Ah, e dois meses depois da morte, parece que Michael não descansará em paz tão cedo... Deplorável o papel da imprensa e, pior, de sua família nesse processo todo... Um beijo.

Rogério Martins disse...

Oi, Janaína. Realmente Michael Jackson talvez tenha sido o último grande megastar da cultura pop de nosso tempo. E todo aquele rolo com o corpo do artista (ouvi dizer que o mantém congelado) já está virando um novelão. Mas torço para que a indústria do disco não tenha recebido seu tiro de misericórdia. Sim, devemos buscar meios alternativos para a divulgação de novos artistas. No entanto, penso que um mundo sem álbuns completos, apenas músicas em "arquivos mp3" lançadas na internet sem o auxílio de gravadoras, seria bastante empobrecedor para a nossa fruição musical. O Radiohead avisou há pouco que não está mais interessado em fazer álbuns. Tudo bem, mas como escreveu o Jamari França no blog Jam Sessions, será que eles fariam isso se estivessem começando? Think about. Beijos.

Janaina Faustino disse...

Olá, Rogério. Sim, o que quis dizer é que me parece altamente simbólico que o maior vendedor de discos da história da música tenha morrido exatamente em uma época em que essa indústria se vê perdida.
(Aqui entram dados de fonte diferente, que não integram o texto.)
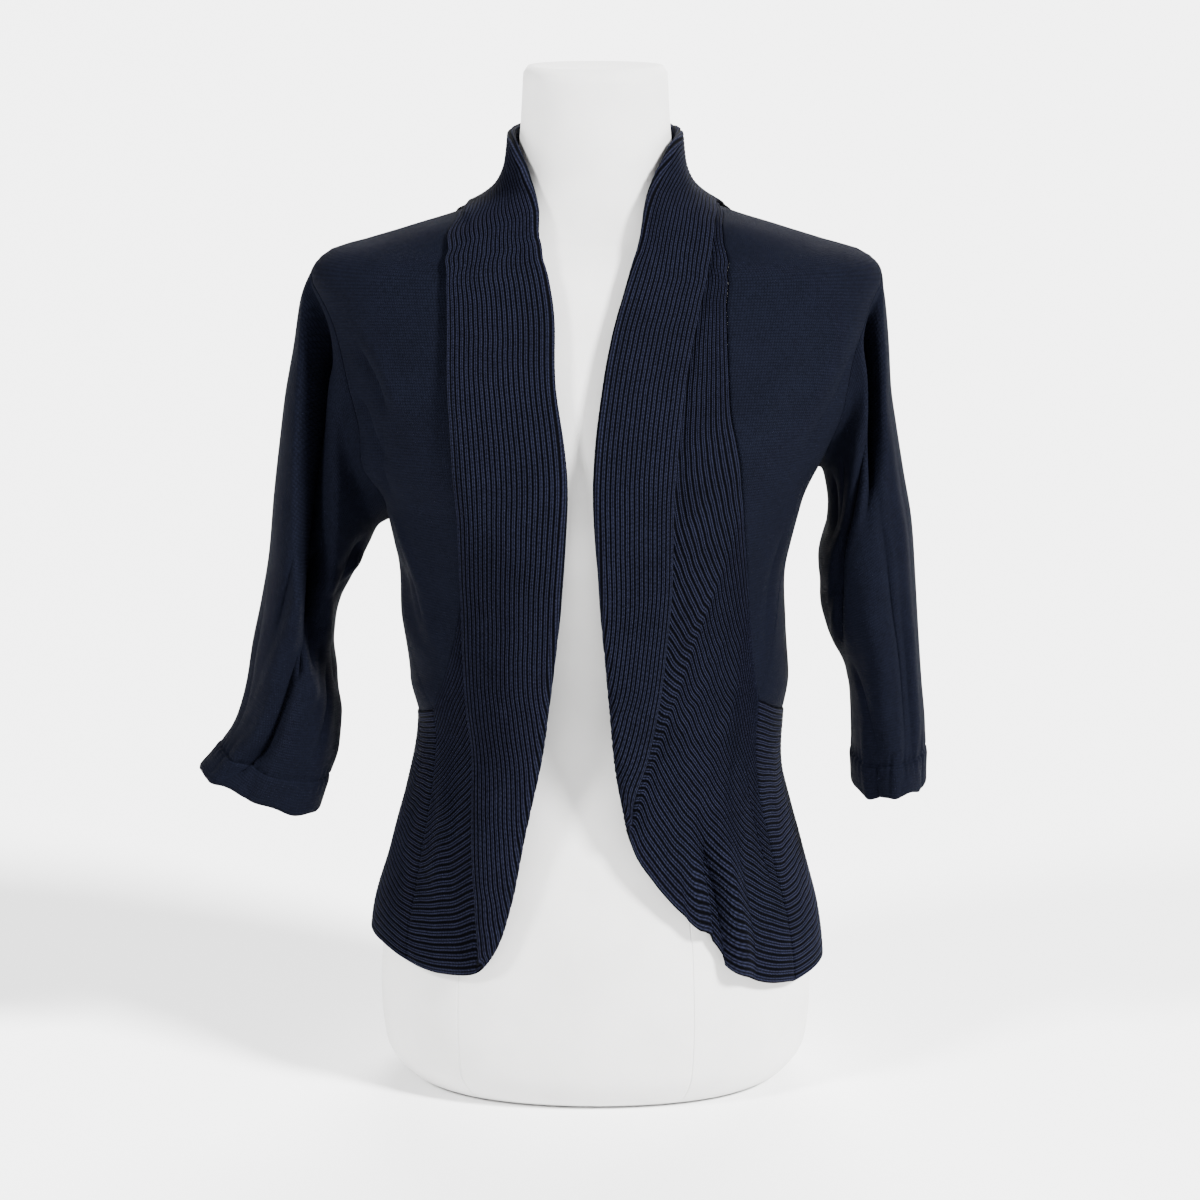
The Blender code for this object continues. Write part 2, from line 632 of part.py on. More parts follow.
def front_panel_grid(side):
    """Rows of points of the inside of a plain front, from the shoulder down."""
    sign = 1.0 if side == "left" else -1.0
    grid = []
    rows = front_rows(side)
    line = np.array([collar_rows(side)[-1].seam] + [row.seam for row in rows])
    line = beside(line, -sign * SEAM_GAP)[1:]
    for row, (first, run) in zip(rows, line):
        step = seam_step(row.seam[0], row.seam_height)
        last = side_angle(side, row.seam_height) - sign * step
        if (last - first) * sign < 0.4:
            last = first + 0.4 * sign
        angles = np.linspace(first, last, FRONT_PANEL_COLUMNS + 1)
        runs = np.linspace(run, row.seam[1], FRONT_PANEL_COLUMNS + 1)
        grid.append(cloth_points(angles, runs, 0.0))
    grid[-1] = grid[-2] + (grid[-1] - grid[-2]) * 0.93
    return grid


def back_panel_grid():
    """Rows of points of the inside of the plain back, from the neck down to the hem.

    A row joins the same row of the two fronts. Above the shoulder tips its height runs up to
    the neckline, and near the hem it follows the top of the ribbing.
    """
    left_rows, right_rows = front_rows("left"), front_rows("right")
    even = np.linspace(0, 1, BACK_COLUMNS + 1)
    closer = even - CLOSER_AT_SIDES * np.sin(2 * np.pi * even)
    hem = smooth(np.linspace(0, 1, len(BACK_HEM)), BACK_HEM, hem_places(closer))
    neck = []
    for side in ("left", "right"):
        neck.append([row.seam_height for row in collar_rows(side)])
    neck = np.array(neck[0][::-1] + neck[1][1:])
    neck_angles = np.linspace(90.0, 270.0, BACK_COLUMNS + 1)
    grid = [(neck_angles, run_at(neck) - 1.6 * SEAM_GAP)]
    for left, right in zip(left_rows, right_rows):
        first = side_angle("left", left.seam_height, "back")
        last = side_angle("right", right.seam_height, "back") % 360.0
        first += seam_step(first, left.seam_height)
        last -= seam_step(last, right.seam_height)
        u = even + (closer - even) * smoothstep((560.0 - left.seam_height) / 150.0)
        angles = first + (last - first) * u
        heights = left.seam_height + (right.seam_height - left.seam_height) * u
        if heights[0] > SHOULDER_HEIGHT:
            share = (heights - SHOULDER_HEIGHT) / (neck[0] - SHOULDER_HEIGHT)
            heights = SHOULDER_HEIGHT + share * (neck - SHOULDER_HEIGHT)
        near_hem = 1 - smoothstep((heights - 290.0) / 130.0)
        heights = heights + (hem[:, 1] - (296.0 - 10.0 * u)) * near_hem
        angles = angles + (hem[:, 0] - angles) * (1 - smoothstep((heights - 272.0) / 90.0))
        angles[0] = max(angles[0], first)
        angles[-1] = min(angles[-1], last)
        grid.append((angles, run_at(heights)))
    grid[-1] = (grid[-1][0], run_at(hem[:, 1]) + SEAM_GAP)
    return [cloth_points(angles, runs, 0.0) for angles, runs in grid]


def hem_places(u):
    """Places in the hem table that are even in angle at the top of the hem."""
    table = np.array(BACK_HEM)
    at = np.linspace(0, 1, len(table))
    fine = np.linspace(0, 1, 800)
    angles = smooth(at, table[:, 0], fine)[:, 0]
    return np.interp(table[0, 0] + (table[-1, 0] - table[0, 0]) * u, angles, fine)


def back_hem_mesh():
    """Vertices and faces of the ribbed hem round the back."""
    u = np.linspace(0, 1, BACK_COLUMNS + 1)
    u = u - CLOSER_AT_SIDES * np.sin(2 * np.pi * u)
    table = smooth(np.linspace(0, 1, len(BACK_HEM)), BACK_HEM, hem_places(u))
    half_ribs = np.arange(0, RIB_COUNT + 0.25, 0.5)
    plain = np.arange(0, RIB_COUNT + 1, PLAIN_COLUMN_RIBS).astype(float)
    crest = (np.arange(len(half_ribs)) % 2) == 1
    vertices = []
    outer, inner = [], []
    for i, (top_angle, top, foot_angle, foot) in enumerate(table):
        step = seam_step(top_angle, top)
        shift = step if i == 0 else -step if i == len(table) - 1 else 0.0
        top_run, foot_run = run_at(top), run_at(foot)
        near = smoothstep(1 - (table[-1, 0] - top_angle) / BACK_RIB_RISE_DEG)
        inside = half_ribs[::2] if i in (0, len(table) - 1) else plain
        for places, raised, face, store in (
            (half_ribs, crest, 1, outer),
            (inside, np.zeros(len(inside), bool), -1, inner),
        ):
            share = places / RIB_COUNT
            share = share - BACK_RIB_RISE / (top - foot) * near * np.sin(np.pi * share)
            angle = top_angle + (foot_angle - top_angle) * share + shift
            run = top_run + (foot_run - top_run) * share
            lift = 1.2 * smoothstep(share * 2)
            lift = lift + (BAND_THICKNESS + np.where(raised, RIB_HEIGHT, 0.0) if face > 0 else 0.0)
            points = cloth_points(angle, run, lift)
            store.append([(p, len(vertices) + k) for k, p in enumerate(places)])
            vertices.extend(points)
    return vertices, close_rows(outer, inner)


def sleeve_rings(side):
    """Rings of points of the inside of a sleeve, from the armhole to the cuff.

    The first ring is the edge of the armhole. The others are ellipses through an outer point
    and an inner point, with the soft folds added, and they take up the armhole's spacing.
    """
    sign = 1.0 if side == "left" else -1.0
    armpit = ARMHOLE[side][0][0]
    levels = [row.seam_height for row in front_rows(side)]
    levels = [h for h in levels if armpit - 1e-6 <= h <= SHOULDER_HEIGHT + 1e-6]
    front = [(side_angle(side, h, "front"), h) for h in levels[1:-1]]
    back = [(side_angle(side, h, "back"), h) for h in levels[1:-1]]
    tip, pit = (90.0 * sign, levels[0]), (90.0 * sign, levels[-1])
    loop = [tip] + front + [pit] + back[::-1]
    count = len(loop)
    first = []
    for k, (angle, height) in enumerate(loop):
        inward = seam_step(angle, height) * (1 if 0 < k < len(front) + 1 else -1) * sign
        if k in (0, len(front) + 1):
            inward = 0.0
        point = cloth_points(angle + inward, run_at(height), 0.0)
        first.append(point)
    first = np.array(first)
    first[0] += (sign * 4 * SEAM_GAP, 0.0, -2 * SEAM_GAP)
    first[len(front) + 1] += (sign * SEAM_GAP, 0.0, SEAM_GAP)

    outer, inner = first[0], first[len(front) + 1]
    middle, half_axis = (outer + inner) / 2, (outer - inner) / 2
    along = np.clip((first - middle) @ half_axis / (half_axis @ half_axis), -1, 1)
    psi = np.degrees(np.arccos(along))
    psi[len(front) + 2:] = 360.0 - psi[len(front) + 2:]
    even = np.interp(np.arange(count), [0, len(front) + 1, count], [0, 180, 360])

    rings = [first]
    table = SLEEVE_RINGS[side]
    for r, (ox, oz, ix, iz, depth, middle_y) in enumerate(table):
        share = smoothstep(r / 4)
        place = psi + (even - psi) * share
        radians = np.radians(place)
        centre = np.array([(ox + ix) / 2, middle_y, (oz + iz) / 2])
        axis = np.array([(ox - ix) / 2, 0.0, (oz - iz) / 2])
        depth_axis = np.array([0.0, -depth, 0.0])
        ring = centre + np.cos(radians)[:, None] * axis + np.sin(radians)[:, None] * depth_axis
        ring += sleeve_fold(side, r + 1.0, place)[:, None] * unit(ring - centre)
        rings.append(ring)
    return rings


def unit(vectors):
    """Vectors made one long."""
    return vectors / np.linalg.norm(vectors, axis=-1, keepdims=True)


def sleeve_fold(side, ring, place):
    """Height of the soft folds of a sleeve at a ring number and places round it."""
    total = np.zeros_like(place)
    for top, foot, top_place, foot_place, half_width, rise in SLEEVE_FOLDS[side]:
        along = (ring - top) / (foot - top)
        centre = top_place + (foot_place - top_place) * along
        off = (place - centre + 180.0) % 360.0 - 180.0
        ends = smoothstep(along / 0.3) * smoothstep((1 - along) / 0.3)
        total += rise * (1 - smoothstep(np.abs(off) / (1.8 * half_width))) * ends
    return total


def material(name, colour, roughness):
    """A Principled material."""
    made = bpy.data.materials.new(name)
    made.use_nodes = True
    shader = made.node_tree.nodes["Principled BSDF"]
    shader.inputs["Base Color"].default_value = colour
    shader.inputs["Roughness"].default_value = roughness
    shader.inputs["Metallic"].default_value = 0.0
    made.diffuse_color = colour
    return made


def add_object(name, points, faces, finish, collection):
    """An object from points in millimetres."""
    mesh = bpy.data.meshes.new(name)
    mesh.from_pydata((np.array(points) * MM).tolist(), [], faces)
    mesh.validate()
    mesh.materials.append(finish)
    made = bpy.data.objects.new(name, mesh)
    collection.objects.link(made)
    return made


def add_wall(name, grid, finish, collection, closed=False):
    """A wall of plain knit: a grid of its inside points, solidified outwards."""
    columns = len(grid[0])
    faces = grid_faces(len(grid), columns, closed)
    made = add_object(name, np.concatenate(grid), faces, finish, collection)
    solidify = made.modifiers.new("Thickness", "SOLIDIFY")
    solidify.thickness = KNIT_THICKNESS * MM
    solidify.offset = 1.0
    solidify.use_even_offset = True
    return made


def add_form(finish, collection):
    """The dress form: rings up the body and a flat base and top."""
    runs = FORM_RUN
    angles = np.arange(FORM_COLUMNS) * 360.0 / FORM_COLUMNS
    rings = [form_points(angles, run) for run in runs]
    count = FORM_COLUMNS
    faces = grid_faces(len(rings), count, True)
    faces.append(tuple(range(count))[::-1])
    faces.append(tuple((len(rings) - 1) * count + k for k in range(count)))
    return add_object("dress_form", np.concatenate(rings), faces, finish, collection)


def build():
    """Make the cardigan and its form."""
    for old in list(bpy.data.objects):
        bpy.data.objects.remove(old, do_unlink=True)
    collection = bpy.data.collections.new("cardigan")
    bpy.context.scene.collection.children.link(collection)
    add_form(material("form_cover", COVER_COLOUR, 0.85), collection)
    back = back_panel_grid()
    add_wall("back_panel", back, material("knit_back", KNIT_COLOUR, 0.92), collection)
    for side in ("right", "left"):
        grid = front_panel_grid(side)
        if side == "left":
            grid = grid[::-1]
        add_wall("front_" + side, grid, material("knit_front_" + side, KNIT_COLOUR, 0.92), collection)
        rings = sleeve_rings(side)
        if side == "left":
            rings = rings[::-1]
        sleeve_finish = material("knit_sleeve_" + side, KNIT_COLOUR, 0.92)
        add_wall("sleeve_" + side, rings, sleeve_finish, collection, closed=True)
        collar = collar_rows(side)
        sign = 1.0 if side == "left" else -1.0
        collar[0].moved(-sign * 0.14)
        front = front_rows(side, between=True)
        front[-1].moved(-sign * 0.07)
        points, faces = band_mesh(collar + front)
        if side == "right":
            faces = [face[::-1] for face in faces]
        add_object("band_" + side, points, faces, material("rib_" + side, RIB_COLOUR, 0.9), collection)
    points, faces = back_hem_mesh()
    add_object("back_hem_band", points, faces, material("rib_back", RIB_COLOUR, 0.9), collection)


build()
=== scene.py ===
"""Knit cardigan with a ribbed shawl collar, worn by a cloth-covered dress form.

The model is in metres, +Z up, with the front of the form facing -Y. Shapes are worked out in
millimetres, because that is how a pattern is cut and a form is measured.

A place on the body is an angle and a run. The angle is 0 at the centre front, 90 at the
wearer's left and 180 at the centre back. The run is the length up the side of the form.
A place across the band is counted from 0 at its seam to 40 at its free edge.
"""

import logging
from dataclasses import dataclass
from enum import Enum
from typing import Callable, NamedTuple

import bmesh
import bpy
import numpy as np
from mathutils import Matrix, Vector

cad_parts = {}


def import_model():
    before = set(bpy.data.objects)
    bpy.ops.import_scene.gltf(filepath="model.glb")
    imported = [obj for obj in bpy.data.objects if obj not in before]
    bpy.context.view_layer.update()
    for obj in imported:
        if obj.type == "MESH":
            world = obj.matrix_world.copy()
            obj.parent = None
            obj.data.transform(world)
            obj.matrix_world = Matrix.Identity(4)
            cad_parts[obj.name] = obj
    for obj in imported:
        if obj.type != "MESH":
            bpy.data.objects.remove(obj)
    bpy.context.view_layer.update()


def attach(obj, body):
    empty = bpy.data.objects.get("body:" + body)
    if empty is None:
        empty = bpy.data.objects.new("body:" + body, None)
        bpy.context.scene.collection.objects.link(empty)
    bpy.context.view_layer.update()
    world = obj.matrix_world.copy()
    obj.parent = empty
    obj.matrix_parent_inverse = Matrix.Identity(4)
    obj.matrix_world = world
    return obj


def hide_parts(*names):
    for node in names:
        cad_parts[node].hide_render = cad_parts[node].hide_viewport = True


Array = np.ndarray
Surface = Callable[[Array, Array], Array]
Colour = tuple[float, float, float]
Socket = bpy.types.NodeSocket

LOG = logging.getLogger("cardigan")
CLOTH_MAP = "cloth"
MM = 0.001

# Millimetres between two pieces at a seam.
SEAM_GAP = 0.36

# A fold reaches this many half widths to each side. A crease falls off by this power. Every
# fold fades over this share of its length at each end, and has already started at its foot.
FOLD_REACH = 1.8
CREASE_SHARPNESS = 1.6
FOLD_FADE = 0.35
FOLD_START = 0.1

# How full a rib is, and how far its groove reaches, as a share of half a rib.
RIB_FULLNESS = 2.6
GROOVE_WIDTH = 0.4


class Section(NamedTuple):
    """A level cut through the form."""

    height: float
    half_width: float
    front: float
    back: float


class Ease(NamedTuple):
    """How far the inside of the cloth lies off the form at a height."""

    height: float
    right: float
    left: float
    front: float
    back: float


class Fold(NamedTuple):
    """A soft fold from its top to its foot. A trough has a negative rise.

    A positive lean makes the wall at smaller places wider, and the other one steeper.
    """

    top_place: float
    top: float
    foot_place: float
    foot: float
    half_width: float
    rise: float
    lean: float = 0.0


class Station(NamedTuple):
    """A row across the band: angle and height of its seam, its fold and its free edge.

    Folded is how many of the 40 places lie beyond the fold, and the stand-off is how far the
    fold is lifted off the body.
    """

    seam_angle: float
    seam_height: float
    fold_angle: float
    fold_height: float
    edge_angle: float
    edge_height: float
    folded: float
    stand_off: float


class Ring(NamedTuple):
    """A ring of a sleeve: its outer and inner points, half its depth and its middle."""

    outer_x: float
    outer_z: float
    inner_x: float
    inner_z: float
    half_depth: float
    middle_y: float

    def points(self, place: Array) -> Array:
        """Work out the ring: an ellipse through its outer and inner points.

        A point is the centre, plus the cosine of its place times half the way from the inner
        point to the outer one, plus the sine times half the depth to the front.

        Args:
            place: Degrees round the sleeve, from its outer side over its front.

        Returns:
            Points (places, 3).
        """
        outer = np.array([self.outer_x, 0.0, self.outer_z])
        inner = np.array([self.inner_x, 0.0, self.inner_z])
        centre = (outer + inner) / 2 + (0.0, self.middle_y, 0.0)
        c, s = np.cos(np.radians(place))[:, None], np.sin(np.radians(place))[:, None]
        return centre + c * (outer - inner) / 2 + s * np.array([0.0, -self.half_depth, 0.0])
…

É como se tivesse ocorrido um ponto final, sabe? Nenhum outro artista vai vender discos como ele vendeu (pelo menos não naquele formato). Mas não é com alegria que percebo isso. Realmente o álbum completo tem grande importância. Pra mim um disco tem uma lógica, ou melhor, um conceito e eu só o compreendo dessa forma. Por exemplo, considero o "Off the wall" o melhor álbum dele pela sua forma e pelo seu conceito estético, incluindo aí desde a concepção gráfica do LP até o som. Acho o "Off the wall" uma obra-prima da música pop. Isso tem plena relação com nossa fruição, sim. O que nos resta é esperar pra ver até onde esses novos meios alternativos de divulgação vão nos levar. Beijos.